# Instruction
Quote the material below exactly as written, from the first line to the line that holds "both wing tips.", endpoints included.

# Information provided
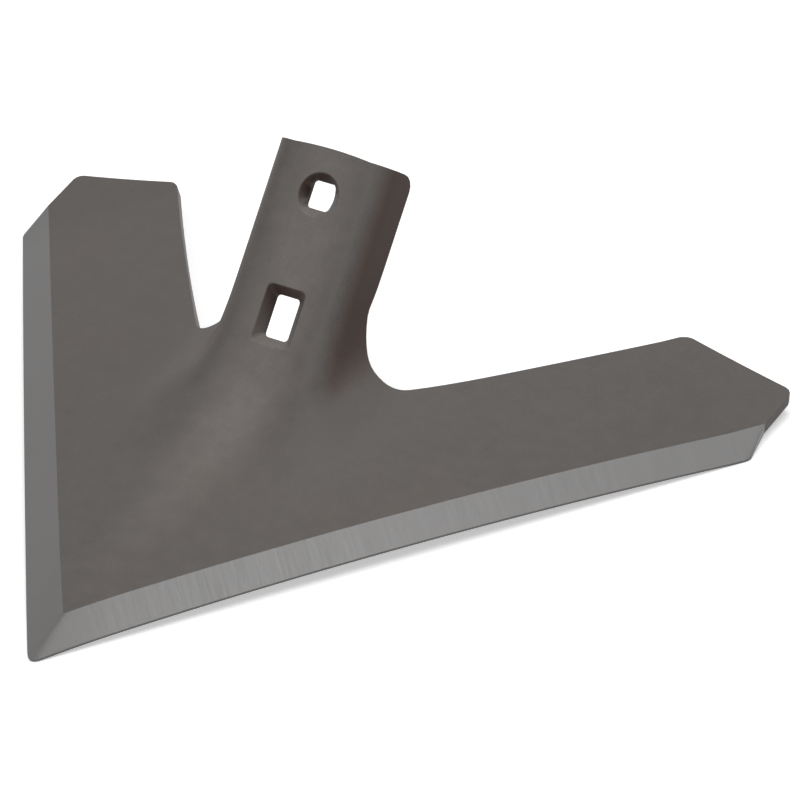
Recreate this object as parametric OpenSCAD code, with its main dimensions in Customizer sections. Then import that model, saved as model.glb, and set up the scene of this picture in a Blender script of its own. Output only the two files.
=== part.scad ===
// Chisel plough sweep: one formed plate with two raked wings and a bolted stem.
// Millimetres, +Z up, nose towards -Y, standing on the nose and both wing tips.

/* [Wings] */
// Width over the wing tips
span = 406; // [360:2:440]
// Angle between each cutting edge and the line of travel
sweep_angle = 35; // [33:0.5:37]
// Plate thickness
plate_t = 6.35; // [5.5:0.05:7.5]
// Wing tilt beside the nose, degrees
root_tilt = 9.4; // [7:0.1:12]
// Wing tilt at the tip, degrees
tip_tilt = 12.4; // [10:0.1:15]
// Height of the cutting edge midway between nose and tip
edge_rise = 5.5; // [2:0.5:8]
// Half width of the rounded ridge between the wings
ridge_w = 26; // [20:1:30]
// Length of each tip cut, measured along the line of travel
tip_cut = 53.3; // [44:0.5:60]
// Length of each rear end edge
end_edge = 58.8; // [50:0.2:70]
// How far each end edge leans forward at the tip
end_lean = 2.3; // [0:0.1:4]
// Hollow across each wing
wing_dish = 1.2; // [0:0.1:2]

/* [Cutting edge] */
// Ground bevel width at the nose
nose_bevel = 17.4; // [13:0.2:20]
// Ground bevel width at the tip
tip_bevel = 14.2; // [11:0.2:17]
// Thickness left at the cutting edge
lip_t = 1.2; // [0.8:0.1:2]
// How far the forged lip is drawn out past the tip cut
lip_flare = 3.5; // [0:0.5:6]
// Half width of the rounded nose
nose_w = 4; // [3:0.5:7]

/* [Stem] */
// Angle of the stem to the ground
stem_angle = 49.1; // [47:0.1:51]
// Distance from the nose back to the lower bolt, on the shank face
seat_back = 219.9; // [214:0.5:226]
// Height of the lower bolt on the shank face
seat_up = 59.4; // [57:0.2:62]
// Length of stem above the lower bolt
stem_rise = 82.4; // [78:0.5:90]
// Half width of the flat shank face
seat_half = 21; // [18:0.5:23]
// Inside radius where each flank bends back
bend_r = 5.6; // [4:0.2:8]
// Angle through which each flank is bent back
flank_angle = 80; // [70:1:84]
// Straight depth of each flank behind its bend
flank_leg = 10.8; // [7:0.2:14]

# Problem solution
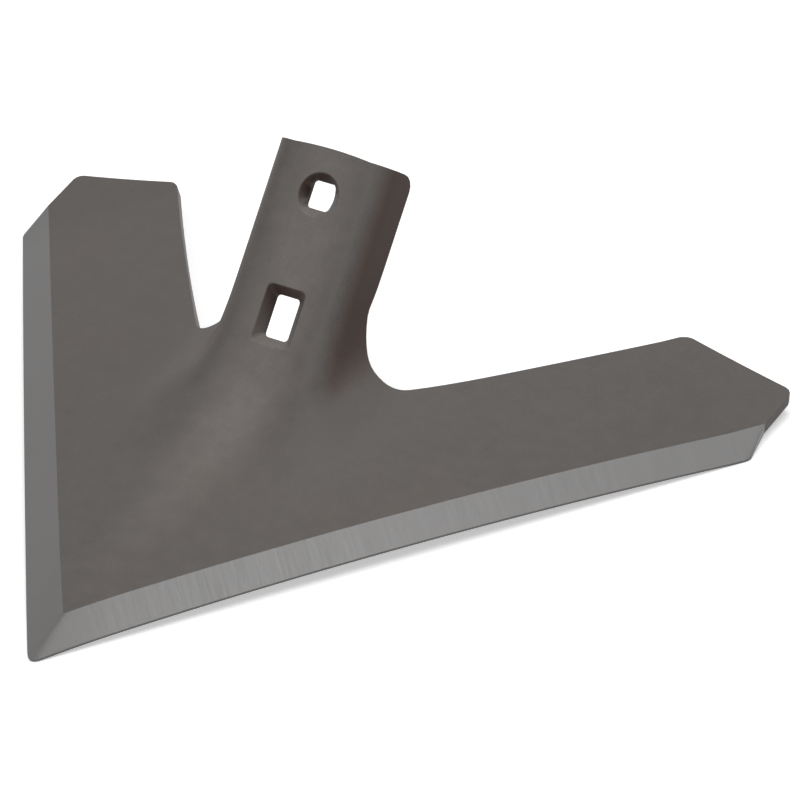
Recreate this object as parametric OpenSCAD code, with its main dimensions in Customizer sections. Then import that model, saved as model.glb, and set up the scene of this picture in a Blender script of its own. Output only the two files.
=== part.scad ===
// Chisel plough sweep: one formed plate with two raked wings and a bolted stem.
// Millimetres, +Z up, nose towards -Y, standing on the nose and both wing tips.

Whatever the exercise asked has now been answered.